Ad ogni modo oggi in Eurolandia l’inflazione annuale è bassa, non negativa, con l’eccezione di Grecia e Cipro e in misura lieve in Spagna, Portogallo e Slovacchia (insieme a paesi fuori della moneta unica, come la Svizzera o la Svezia, di certo non in crisi). Pur adottando politiche monetarie diverse Eurolandia e Usa hanno tassi di inflazione simili (idem per i deflatori del Pil, nel 2013 rispettivamente 1,54% e 1,64%). La frenata dell’inflazione finora deve molto al fatto che i prezzi delle materie prime ristagnano, fenomeno per quale immagino nessuno si dolga. Le previsioni e le aspettative insite nei rendimenti dei titoli a reddito fisso indicano un’inflazione in risalita.

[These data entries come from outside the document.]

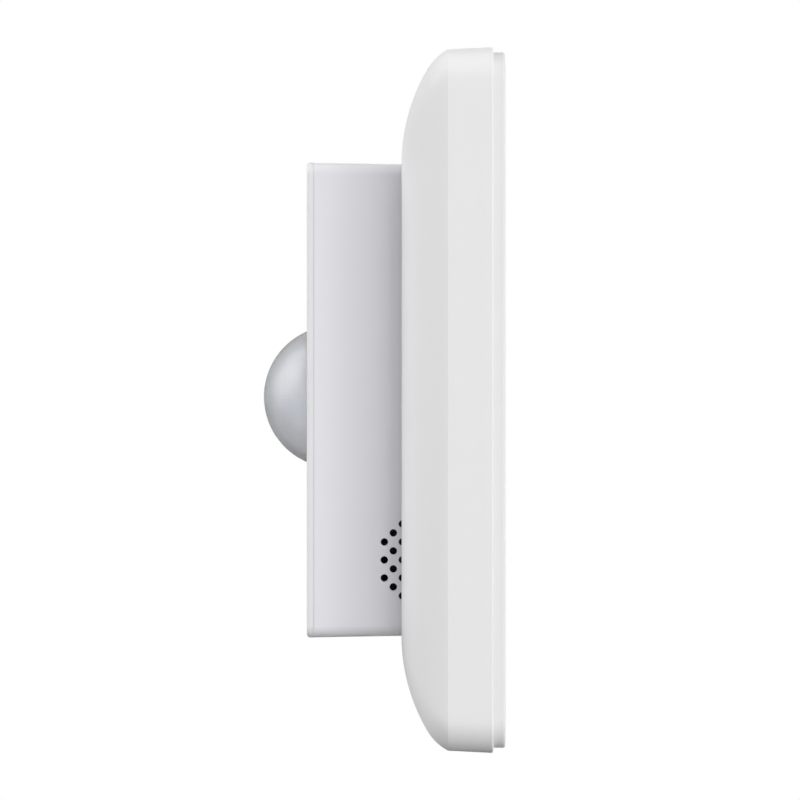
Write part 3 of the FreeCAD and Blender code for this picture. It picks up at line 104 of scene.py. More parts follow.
class Level:
    """A number from a node, which adds Math nodes when it is used in an expression."""

    def __init__(self, graph: "Graph", socket: bpy.types.NodeSocket) -> None:
        """Keep the tree and the socket."""
        self.graph = graph
        self.socket = socket

    def maths(self, operation: str, *others: "Level | float") -> "Level":
        """Return the result of one Math node on self and the others, in order."""
        return self.graph.maths(operation, self, *others)

    def __add__(self, other: "Level | float") -> "Level":
        """Return self + other."""
        return self.maths("ADD", other)

    def __radd__(self, other: float) -> "Level":
        """Return other + self."""
        return self.graph.maths("ADD", other, self)

    def __sub__(self, other: "Level | float") -> "Level":
        """Return self - other."""
        return self.maths("SUBTRACT", other)

    def __rsub__(self, other: float) -> "Level":
        """Return other - self."""
        return self.graph.maths("SUBTRACT", other, self)

    def __mul__(self, other: "Level | float") -> "Level":
        """Return self * other."""
        return self.maths("MULTIPLY", other)

    def __rmul__(self, other: float) -> "Level":
        """Return other * self."""
        return self.graph.maths("MULTIPLY", other, self)

    def __truediv__(self, other: "Level | float") -> "Level":
        """Return self / other."""
        return self.maths("DIVIDE", other)

    def __abs__(self) -> "Level":
        """Return the size of self."""
        return self.maths("ABSOLUTE")

    def __mod__(self, other: "Level | float") -> "Level":
        """Return what is left of self after whole steps of other."""
        return self.maths("FLOORED_MODULO", other)

    def step(self, low: float, high: float) -> "Level":
        """Return 0 below low, 1 above high and a smooth rise between them."""
        settings = {"interpolation_type": "SMOOTHSTEP"}
        return self.graph.node("ShaderNodeMapRange", settings, {0: self, 1: low, 2: high, 3: 0.0, 4: 1.0})


class Graph:
    """A node tree with one method that adds any node."""

    def __init__(self, tree: bpy.types.NodeTree) -> None:
        """Keep the tree and empty it."""
        self.tree = tree
        tree.nodes.clear()

    def node(
        self,
        kind: str,
        settings: Mapping[str, object] | None = None,
        sockets: Mapping[int | str, object] | None = None,
        output: int | str = 0,
    ) -> Level:
        """Add a node.

        Args:
            kind: The node's type.
            settings: Properties, set before any socket.
            sockets: Values or links of its inputs, by index or name; a list is several links.
            output: Which output to return.

        Returns:
            The chosen output.
        """
        made = self.tree.nodes.new(kind)
        for name, value in (settings or {}).items():
            setattr(made, name, value)
        for name, value in (sockets or {}).items():
            if isinstance(value, Level):
                self.tree.links.new(value.socket, made.inputs[name])
            elif isinstance(value, list):
                for part in reversed(value):
                    self.tree.links.new(part.socket, made.inputs[name])
            else:
                made.inputs[name].default_value = value
        return Level(self, made.outputs[output] if len(made.outputs) else None)

    def maths(self, operation: str, *values: Level | float) -> Level:
        """Return the result of one Math node on these values, in order."""
        return self.node("ShaderNodeMath", {"operation": operation}, dict(enumerate(values)))

    def split(self, vector: Level) -> tuple[Level, Level, Level]:
        """Return a vector's three numbers."""
        parts = self.node("ShaderNodeSeparateXYZ", None, {0: vector}).socket.node
        return tuple(Level(self, part) for part in parts.outputs)

    def place(self) -> Level:
        """Return the point on the object, in metres."""
        return self.node("ShaderNodeTexCoord", None, None, "Object")

    def mapped(self, shift: Point = (0, 0, 0), turn: Point = (0, 0, 0), scale: Point = (1, 1, 1)) -> Level:
        """Return the point on the object after a Mapping node.

        Args:
            shift: Added to the point, in metres.
            turn: Turn about each axis, in radians.
            scale: Stretch along each axis.

        Returns:
            The mapped point.
        """
        return self.node("ShaderNodeMapping", None, {"Vector": self.place(), 1: shift, 2: turn, 3: scale})

    def noise(self, place: Level, size: float, detail: float = 2.0) -> Level:
        """Return even noise from 0 to 1 whose features are about size metres across."""
        return self.node("ShaderNodeTexNoise", None, {"Vector": place, "Scale": 1.0 / size, "Detail": detail})

    def blend(self, share: Level, low: Colour | Level, high: Colour | Level) -> Level:
        """Return a colour between low and high, by share."""
        low, high = (c if isinstance(c, Level) else (*c, 1.0) for c in (low, high))
        return self.node("ShaderNodeMix", {"data_type": "RGBA"}, {0: share, 6: low, 7: high}, 2)

    def bump(self, height: Level, distance: float, strength: float = 1.0) -> Level:
        """Return the normal of a relief of this height, distance metres deep."""
        sockets = {"Strength": strength, "Distance": distance, "Height": height}
        return self.node("ShaderNodeBump", None, sockets)

    def surface(self, sockets: Mapping[int | str, object]) -> None:
        """End the tree in a Principled shader with these inputs."""
        shader = self.node("ShaderNodeBsdfPrincipled", None, sockets)
        self.node("ShaderNodeOutputMaterial", None, {"Surface": shader})


# ---------------------------------------------------------------- finishes


def shade(colour: Colour, share: float) -> Colour:
    """Return the colour made lighter or darker by share."""
    return tuple(min(1.0, part * share) for part in colour)


@dataclass(frozen=True)
class Finish:
    """What every finish has: the slot it dresses and its main colour."""

    slot: str
    colour: Colour
    roughness: float

    def material(self) -> bpy.types.Material:
        """Make the material on first use.

        Returns:
            This finish's material.
        """
        name = f"{self.slot}_finish"
        made = bpy.data.materials.get(name)
        if made is None:
            made = bpy.data.materials.new(name)
            made.use_nodes = True
            made.diffuse_color = (*self.colour, 1.0)
            self.paint(Graph(made.node_tree))
        return made

    def paint(self, graph: Graph) -> None:
        """Build the nodes of this finish in the tree."""
        raise NotImplementedError(type(self).__name__)


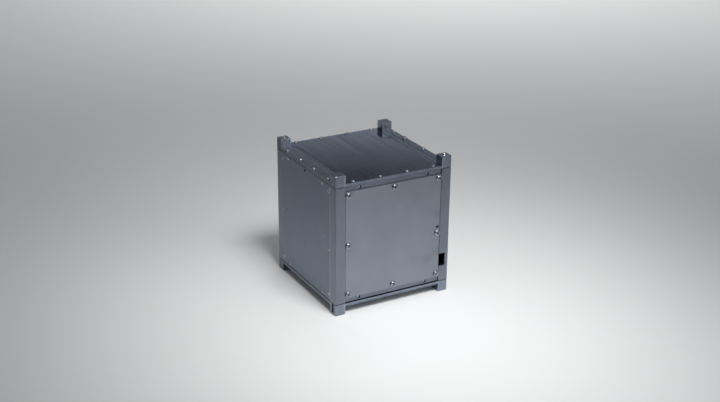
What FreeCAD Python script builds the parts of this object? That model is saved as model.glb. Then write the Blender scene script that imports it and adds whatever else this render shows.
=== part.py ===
"""One-unit cube satellite: a 100 mm aluminium box on four square corner rails.

Frame: millimetres, +Z up. The origin lies under the middle of the body, in the
plane of the four feet. Front is -Y, left is -X. Each face is seen from outside
when a comment says left or right of it.
"""
import FreeCAD
import Part
import os

Vector = FreeCAD.Vector
Rotation = FreeCAD.Rotation
Placement = FreeCAD.Placement
UP = Vector(0, 0, 1)

# Overall sizes
body_width = 100.0
body_height = 100.0
rail_width = 8.5
post_height = 6.75
foot_height = 6.75

# End frames: a flat rim with a lip that stands inside the side panels
rim_thickness = 2.35
rim_bar_width = 8.0
lip_height = 10.0
lip_clearance = 0.1
outer_corner_radius = 1.0
post_edge_chamfer = 0.3
strip_width = 5.7
step_width = 3.9
step_drop = 0.12

# Deck plates seated in the end frames, narrower between the side strips
deck_thickness = 1.25
deck_clearance = 0.06
deck_seat_width = 3.5
deck_edge_chamfer = 0.1
channel_width = 3.4
channel_depth = 0.2
deck_flare_length = 4.4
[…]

C’è però qualcuno a cui la bassa inflazione duole: i governi e in parte alcune banche. Senza inflazione i debiti non vengono erosi dall’illusione monetaria e il torchio del fiscal drag sui contribuenti si inceppa. Le tasse non aumentano più senza dover sfidare l’impopolarità di aliquote maggiorate e gli sprechi pubblici bisogna davvero ridurli, senza cortine fumogene nominali. Ecco da dove si amplifica la grancassa della deflazione sarchiaponica per continuare nei propri comodi, come faceva sul treno lo scaltro personaggio della scenetta a danno dei gonzi.